62. On the aprioristic character of Euclidean geometry see Lorenzen, Methodisches Denhen, chapters 8 and 9; idem, Normative Logic and Ethics, chapter 5; H. Dingler, Die Grundlagen der Geometrie (Stuttgart: Enke, 1933); on Euclidean geometry as a necessary presupposition of objective, i.e., intersubjectively communicable, measurements and in particular of any empirical verification of non-Euclidean geometries (after all, the lenses of the telescopes which one uses to confirm Einstein’s theory regarding the non-Euclidean structure of physical space must themselves be constructed according to Euclidean principles) see Karnbartel, Erfahrung und Struktur, pp. 132-33; P. Janich, Die Protophysik der Zeit (Mannheim: Bibliographisches Institut, 1969), pp. 45-50; idem, “Eindeutigkeit, Konsistenz und methodische Ordnung,” in F. Karnbartel and J. Mittelstrass, eds., Zum normativen Fundament der Wissenschaft.
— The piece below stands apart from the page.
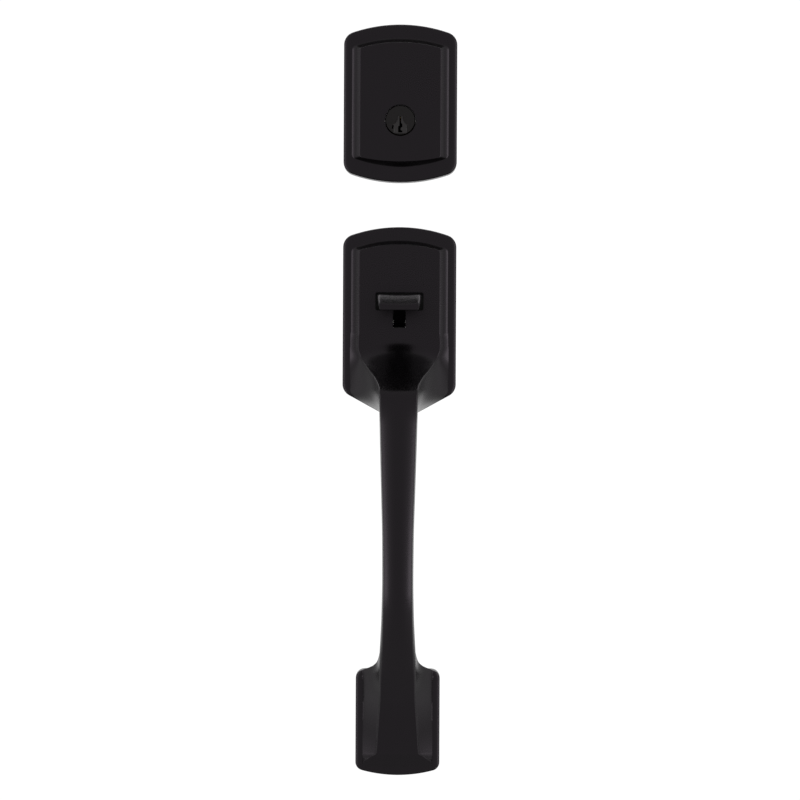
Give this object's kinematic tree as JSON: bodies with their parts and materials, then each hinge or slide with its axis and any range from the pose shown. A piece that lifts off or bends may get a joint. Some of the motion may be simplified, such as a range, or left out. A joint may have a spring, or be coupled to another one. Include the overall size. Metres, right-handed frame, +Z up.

Following the lead of Hugo Dingler, Paul Lorenzen and other members of the so-called Erlangen school have worked out a system of protophysics , which contains all aprioristic presuppositions of empiriical physics, including, apart from geometry, also chronometry and hytometry (i.e., classical mechanics without gravitation, or “rational” mechanics). “Geometry, chronometry and hytometry are a-priori theories which make empirical measurements of space, time and materia ‘possible’.They have to be established before physics in the modern sense of fields of forces, can begin. Therefore, I should like to call these disciplines by a common name: protophysics.” Lorenzen, Normative Logic and Ethics, p. 60.